▸ WHAT THE TASK ASKS: Write out exactly the lines that run from the line containing "rear_housing();" through the line containing "if empty is"; both end lines belong to the answer.

▸ RAW DATA:
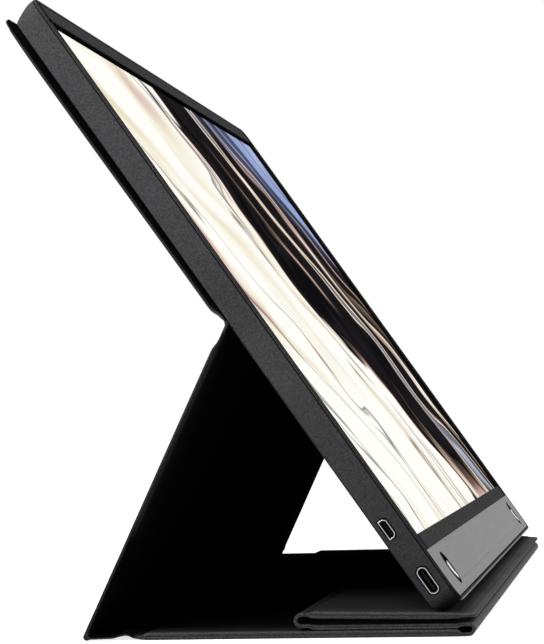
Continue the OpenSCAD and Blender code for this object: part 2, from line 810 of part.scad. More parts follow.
module back_crease() {
    upper_mid = -body_d - panel_t / 2;
    upper_start = on_side(crease_up, upper_mid);
    color(skin_black) across(cover_w) {
        strap(upper_start, on_side(crease_up + fold_end, upper_mid), sheet_t);
        strap(monitor_fold_at, upper_start, sheet_t);
        strap(monitor_fold_at, monitor_fold_at - fold_end * heading(leg_turn), sheet_t);
        for (at = [upper_start, monitor_fold_at]) translate(at) circle(d = sheet_t);
    }
}

module leg_crease() {
    color(skin_black) across(cover_w) {
        strap(leg_fold_at, leg_fold_at - [fold_end, 0], sheet_t);
        strap(leg_fold_at, leg_fold_at + fold_end * heading(leg_turn), sheet_t);
        translate(leg_fold_at) circle(d = panel_t);
    }
}

// A bend through half a turn about a fold line, open towards +Y (side 1) or -Y (side -1)
module half_turn(at, radius, side) {
    translate(at) {
        difference() {
            circle(radius + sheet_t / 2);
            circle(radius - sheet_t / 2);
            translate([side > 0 ? 0 : -far, -far / 2]) square(far);
        }
        for (level = [-1, 1]) strap([0, level * radius], [side * fold_end, level * radius], sheet_t);
    }
}

module front_fold() {
    color(skin_black) across(cover_w)
        half_turn(front_fold_at, (panel_t + layer_gap) / 2, 1);
}

module rear_fold() {
    color(skin_black) across(cover_w) half_turn(rear_fold_at, bulge_r, -1);
}

rear_housing();
front_bezel();
control_strip();
display_panel();
light_guide();
display_tray();
main_board();
button_board();
board_screws();
battery_cells();
speaker_left();
speaker_right();
display_ribbon();
usb_c_shell();
usb_c_tongue();
video_port_shell();
video_port_tongue();
body_magnets();
power_button();
menu_button();
power_dome();
menu_dome();
upper_skin();
upper_lining();
upper_board();
holding_magnets();
leg_skin();
leg_lining();
leg_board();
base_skin();
base_lining();
base_board();
middle_flap_skin();
middle_flap_lining();
middle_flap_board();
front_flap_skin();
front_flap_lining();
front_flap_board();
catch_magnets();
back_crease();
leg_crease();
front_fold();
rear_fold();
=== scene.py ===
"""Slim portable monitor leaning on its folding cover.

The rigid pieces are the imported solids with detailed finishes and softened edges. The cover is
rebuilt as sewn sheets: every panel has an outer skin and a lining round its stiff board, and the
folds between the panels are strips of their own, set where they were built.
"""
import json
import math

import bmesh
import bpy
import numpy as np
from mathutils import Matrix, Vector, noise


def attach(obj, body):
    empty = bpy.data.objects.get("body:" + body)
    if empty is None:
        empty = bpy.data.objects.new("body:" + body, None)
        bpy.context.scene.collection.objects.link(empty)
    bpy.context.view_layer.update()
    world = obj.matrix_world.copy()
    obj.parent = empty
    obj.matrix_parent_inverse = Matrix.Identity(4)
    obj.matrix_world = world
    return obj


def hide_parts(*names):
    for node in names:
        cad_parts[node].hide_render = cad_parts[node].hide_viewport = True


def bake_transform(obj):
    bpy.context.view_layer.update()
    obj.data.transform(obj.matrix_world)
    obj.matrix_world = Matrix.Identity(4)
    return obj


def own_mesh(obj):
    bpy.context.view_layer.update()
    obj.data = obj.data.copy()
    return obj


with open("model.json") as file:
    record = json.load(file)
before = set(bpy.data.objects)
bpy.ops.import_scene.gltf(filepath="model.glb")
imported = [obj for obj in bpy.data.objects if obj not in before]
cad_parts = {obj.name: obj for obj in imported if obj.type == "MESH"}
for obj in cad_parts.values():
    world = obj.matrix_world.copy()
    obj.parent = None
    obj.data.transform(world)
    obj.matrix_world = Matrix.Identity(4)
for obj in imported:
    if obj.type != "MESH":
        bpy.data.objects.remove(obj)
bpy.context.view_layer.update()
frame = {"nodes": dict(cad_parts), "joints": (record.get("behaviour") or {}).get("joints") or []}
nodes = frame["nodes"]
joints = {j["name"]: j for j in frame["joints"]}
MM = 0.001


# ---- Places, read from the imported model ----

def points_of(node):
    """The points of a CAD node, in metres."""
    return np.array([v.co for v in nodes[node].data.vertices], float)


class Place:
    """A flat frame seen from the side: x stays as it is, s runs along the piece and n across it."""

    def __init__(self, origin, s, n):
        self.origin, self.s, self.n = (np.array(v, float) for v in (origin, s, n))

    def at(self, x, s, n):
        """A point given in millimetres, in the row frame in metres."""
        y, z = self.origin + (s * self.s + n * self.n) * MM
        return x * MM, y, z

    def local(self, node):
        """Lowest and highest x, s and n of a CAD node in this frame, in millimetres."""
        p = points_of(node)
        flat = p[:, 1:] - self.origin
        q = np.stack([p[:, 0], flat @ self.s, flat @ self.n], 1) / MM
        return q.min(0), q.max(0)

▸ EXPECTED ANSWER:
rear_housing();
front_bezel();
control_strip();
display_panel();
light_guide();
display_tray();
main_board();
button_board();
board_screws();
battery_cells();
speaker_left();
speaker_right();
display_ribbon();
usb_c_shell();
usb_c_tongue();
video_port_shell();
video_port_tongue();
body_magnets();
power_button();
menu_button();
power_dome();
menu_dome();
upper_skin();
upper_lining();
upper_board();
holding_magnets();
leg_skin();
leg_lining();
leg_board();
base_skin();
base_lining();
base_board();
middle_flap_skin();
middle_flap_lining();
middle_flap_board();
front_flap_skin();
front_flap_lining();
front_flap_board();
catch_magnets();
back_crease();
leg_crease();
front_fold();
rear_fold();
=== scene.py ===
"""Slim portable monitor leaning on its folding cover.

The rigid pieces are the imported solids with detailed finishes and softened edges. The cover is
rebuilt as sewn sheets: every panel has an outer skin and a lining round its stiff board, and the
folds between the panels are strips of their own, set where they were built.
"""
import json
import math

import bmesh
import bpy
import numpy as np
from mathutils import Matrix, Vector, noise


def attach(obj, body):
    empty = bpy.data.objects.get("body:" + body)
    if empty is None:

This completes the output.